Several weeks ago, we took a look at the early days of MGM. Let’s do the same thing this week with a studio that’s doing a little better these days: 20th Century Fox.
…Or at least one half of its parentage. 20th Century Fox was created in 1935 by the merger of Fox Film Corporation and the three-year-old Twentieth Century Pictures. Fox Film was created in 1915 by a merger of its own: two companies that William Fox created. William Fox would run the new Fox Film until 1929, when he lost control of the company from a hostile takeover following the great stock market crash of 1929, which signalled the beginning of the Great Depression. It’s important to keep in the back of your mind, as we go through this series of posts about the late 1920s, that the Depression is just around the corner.

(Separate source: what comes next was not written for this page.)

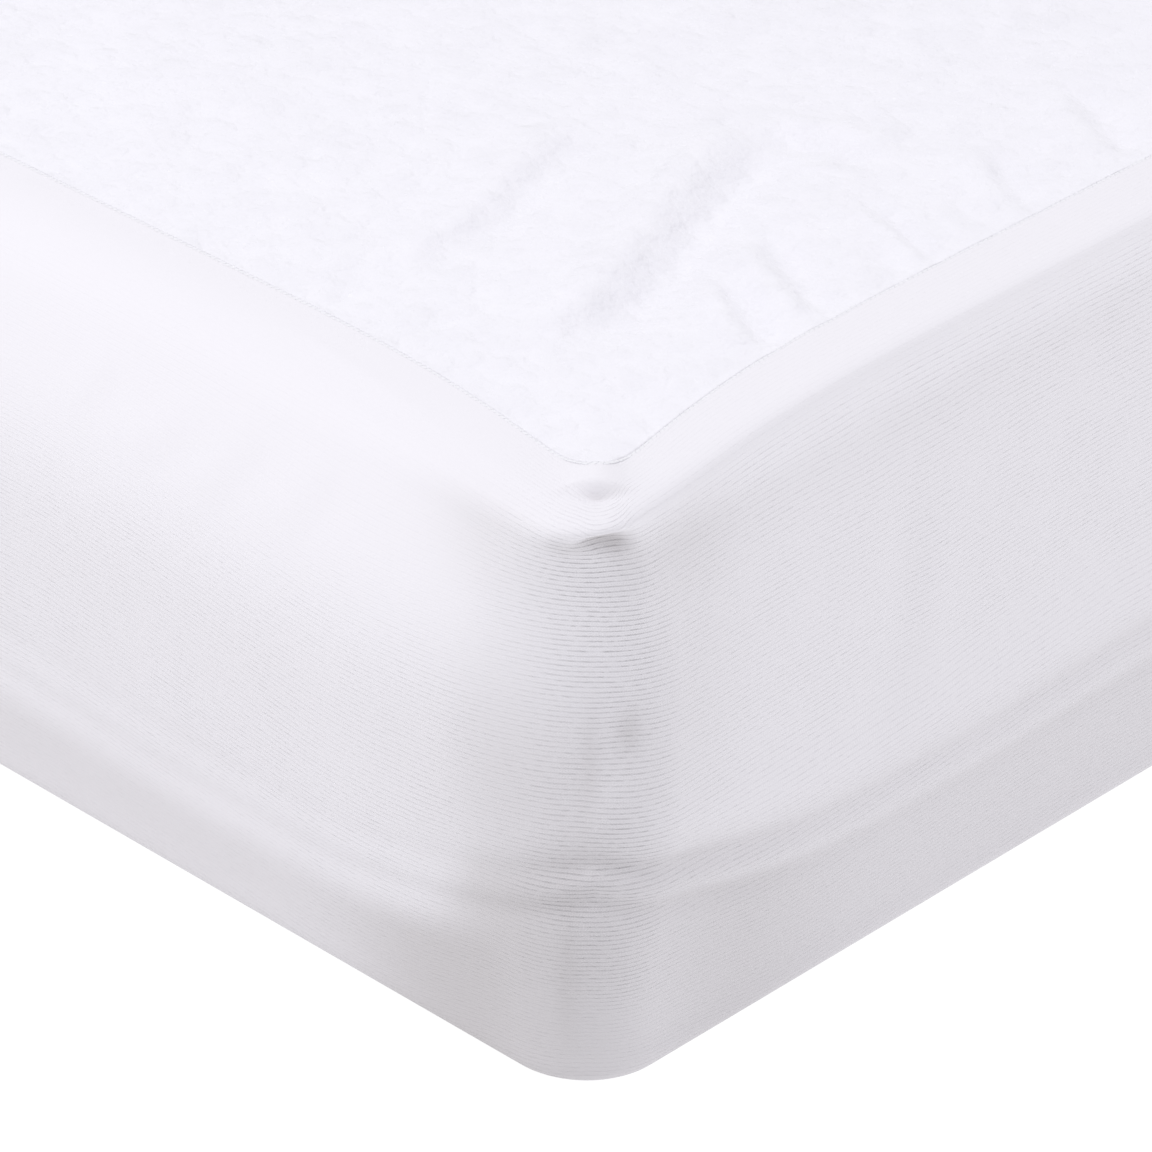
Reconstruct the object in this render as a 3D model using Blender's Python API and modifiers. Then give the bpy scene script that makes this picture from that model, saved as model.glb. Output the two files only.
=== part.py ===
"""A mattress wearing its fitted waterproof protector.

The protector has two cut pieces: a towelling panel that covers the top, and one knitted skirt that is sewn
to the panel, crosses the top edge, runs down the sides and turns under the mattress as a flat hem.
The mattress inside is plain. Metres, +Z up, with the origin at the middle of the base and the length along Y.
Tables below are in millimetres, measured inwards from the long side, inwards from the short side, and upwards.
"""
import math
from collections import namedtuple

import bmesh
import bpy

MM = 0.001

# Overall sizes
WIDTH = 900.0
LENGTH = 1900.0
TOP = 254.5
CORNER_DROOP = 6.0
DROOP_REACH = 90.0

# Cloth
PANEL_THICKNESS = 2.4
SKIRT_THICKNESS = 1.6
GAP = 0.7
SEAM_CORNER_GAP = 1.4
SEAM_CORNER_RADIUS = 8.0

# Corners: the stretch on each side of a corner where the outline turns, and how far its shape reaches
CORNER_ZONE = 90.0
CORNER_REACH = 95.0

# The plain mattress inside
MATTRESS_SIDE_INSET = 10.0
MATTRESS_TOP = 247.0
MATTRESS_CORNER_RADIUS = 64.0
MATTRESS_CORNER_SEGMENTS = 6
MATTRESS_EDGE_RADIUS = 24.0
MATTRESS_EDGE_SEGMENTS = 3

# The skirt's section from its seam with the panel down to the sides. The short sides have a soft rounded edge,
# and the long sides and the corners a crisp one. A corner turns on a quarter ellipse whose two radii run along
# the short and the long side. follow says how much of the top's droop at the corners the row takes up.
Row = namedtuple("Row", "name short_inset short_height long_inset long_height corner_short corner_long "
                        "corner_height radius_short radius_long follow")
UPPER_ROWS = (
    Row("seam", 45.0, 254.5, 44.0, 254.5, 31.6, 25.5, 254.5, SEAM_CORNER_RADIUS, SEAM_CORNER_RADIUS, 1.0),
    Row("band_inner", 34.0, 254.9, 36.0, 254.9, 25.0, 20.0, 254.9, 10.0, 10.0, 1.0),
    Row("band_middle", 22.0, 254.6, 26.0, 255.0, 18.5, 15.0, 255.0, 13.0, 13.0, 1.0),
    Row("band_outer", 13.0, 253.3, 16.6, 254.9, 11.0, 8.6, 254.8, 16.0, 16.0, 1.0),
    Row("edge_top", 8.0, 251.2, 12.9, 253.2, 6.2, 4.6, 253.4, 18.0, 18.0, 1.0),
    Row("edge_round", 4.0, 247.0, 11.0, 249.6, 2.8, 1.8, 250.6, 21.0, 21.0, 1.0),
    Row("edge_side", 1.5, 240.5, 9.2, 243.5, 1.4, 1.2, 245.5, 25.0, 24.0, 0.9),
    Row("shoulder", -1.0, 228.0, 6.0, 231.0, 2.4, 2.8, 231.0, 38.0, 32.0, 0.6),
    Row("side_high", -2.6, 209.0, 2.6, 210.0, 1.6, 2.0, 209.5, 50.0, 38.0, 0.2),
    Row("side_upper", -3.4, 184.0, 0.2, 184.0, 0.4, 0.8, 184.0, 60.0, 42.0, 0.0),
    Row("side_middle", -3.4, 156.0, -1.4, 156.0, -0.6, -0.5, 156.0, 64.0, 44.0, 0.0),
    Row("side_lower", -2.6, 130.0, -1.8, 130.0, -1.2, -1.0, 130.0, 62.0, 44.0, 0.0),
)
# Below, the rows follow the two creases that run around the skirt: height is taken from one of them.
LowerRow = namedtuple("LowerRow", "name crease height inset radius_short radius_long")
LOWER_ROWS = (
    LowerRow("roll_high", "high", 10.0, -1.6, 58.0, 42.0),
    LowerRow("crease_high", "high", -3.0, -1.2, 54.0, 41.0),
    LowerRow("roll_low", "low", 4.0, -0.8, 48.0, 39.0),
    LowerRow("crease_low", "low", -4.0, -0.2, 45.0, 38.0),
    LowerRow("below_crease", "low", -15.0, 0.3, 42.0, 37.0),
    LowerRow("base_side", "base", 14.0, 0.2, 38.0, 36.0),
    LowerRow("base_edge", "base", 2.0, 0.2, 36.0, 35.0),
    LowerRow("hem_flat", "base", 0.0, 2.4, 34.0, 33.0),
    LowerRow("hem_edge", "base", 0.0, 60.0, 12.0, 12.0),
)
HEM_WAVE = 3.0
HEM_WAVE_LENGTH = 210.0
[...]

But for now, let’s root ourselves in about 1928. Fox is the best equipped studio in the world. It’s rolling out the Movietone sound-on-film process that will soon crush the now immensely popular Vitaphone sound-on-disc process. The Fox Movietone News newsreel series is a couple years into a run so successful it would last until 1963.
And it owns and impressive 500 theaters nationwide, and William Fox is in negotiations to acquire 200 more by purchasing the Loew’s theater chain, following the death of Marcus Loew in 1927. Ultimately, the merger never went through. It would be fought by MGM and stall in the Justice Department over alleged anti-trust issues, and before it can be resolved, William Fox is injured in both a car crash and the stock market crash, rendering the whole matter moot.
So things will soon go south for Fox Film until after the merger with Twentieth Century Pictures. But for now, Fox is riding an unprecedented high.
Much of its present prestige comes from the release of two hugely successful 1927 films, both interestingly starring Janet Gaynor, which I’m sure is what earned her the first spot in this layout of Fox’s contracted stars. One was Sunrise, which we talked about on the podcast just recently in our Top 6 Movie Dates segment, and also in our segment on German Expressionism. Sunrise is a brilliant film that holds up well today and a real must-see viewing for lovers of film.
Gaynor’s co-stars in these two films, George O’Brien and Charles Farrell respectively, also appear in the layout. Contrast O’Brien’s jovial, clean-cut photo with the in-character still in the Vintage: Ads For Artists, Part 1 post. You’d never guess they were the same person.
Dolores Del Rio is also worth pointing out, for two reasons: one, she was the first ever famous Mexican star. Two, her career was killed by the sound era and then subsequently revived in the 1940s when she went back to Mexico to make Spanish movies. Usually you don’t get a second shot at stardom. When your star sets, it sets.
Victor McLaglen was a leading man in 1928, but he would later achieve even more success as a character actor later on. McLaglen is very familiar to me, from many films all the way up to the 1950s. He’s one of those wonderful character actors that do so much to spice up a film, usually playing big tough brutes. John Ford loved to cast him. In particular, he cast him in The Quiet Man (1952), where he and John Wayne duke it out (no pun intended) in what is commonly cited as the longest fist fight in the movies.
But in discussing the stars themselves, I’m missing the most interesting thing about this whole spread, and that’s how it plays up the “youth” angle. For most moviegoers today, 1928 isn’t even on the radar. “Old” movies are Ghostbusters and Raiders of the Lost Ark. But even the broadest minded film fanatics start their understanding of film history around the mid-1920s. I mean, sure, there are some loose ends before that — The Great Train Robbery, Birth of a Nation, Nosferatu — but films start to become broadly viable around the mid-1920s, and here we are, 1928, already talking about how the young stars are replacing the old. It makes sense when you think about it long enough, but it’s truly a jarring thought to see Janet Gaynor classified as one of those young ingenue upstarts stealing thunder from the veterans. We’re talking about somebody who retired before John Travolta was ever born.
Today, the turnover of stars is faster than it ever was. I remember when I first became aware that Britney Spears was a superstar. It was roughly the same time somebody told me she was a has-been and the real superstar of the moment was Christine Aguilera. Since then, of course, there have been three or four more generations. Lindsay Lohan isn’t even “it” anymore. Now it’s Anne Hathaway.
This sort of started somewhere in the 1970s or 1980s, as far as I can tell. Pop culture didn’t become so obsessively youth-driven until the baby boomers hit their teens, and it took another generation before the movies figured out that Star Wars would tap into the market more effectively than youth gang dramas. And that, unfortunately, is roughly when Hollywood lost touch with the great character actors. The leading stars are so big (and so expensive), that movies spend all their time with them and don’t really have as much time with the Victor McLaglens and (as we’ve also discussed here recently) the Peter Boyles and so on.
But clearly we can see this tendency — the desire to promote young stars to young audiences — as early as 1928. It’s human nature, I suppose. We want to see young, healthy, beautiful people having exciting adventures and falling in love and living happily ever after…in an eternal state of youth.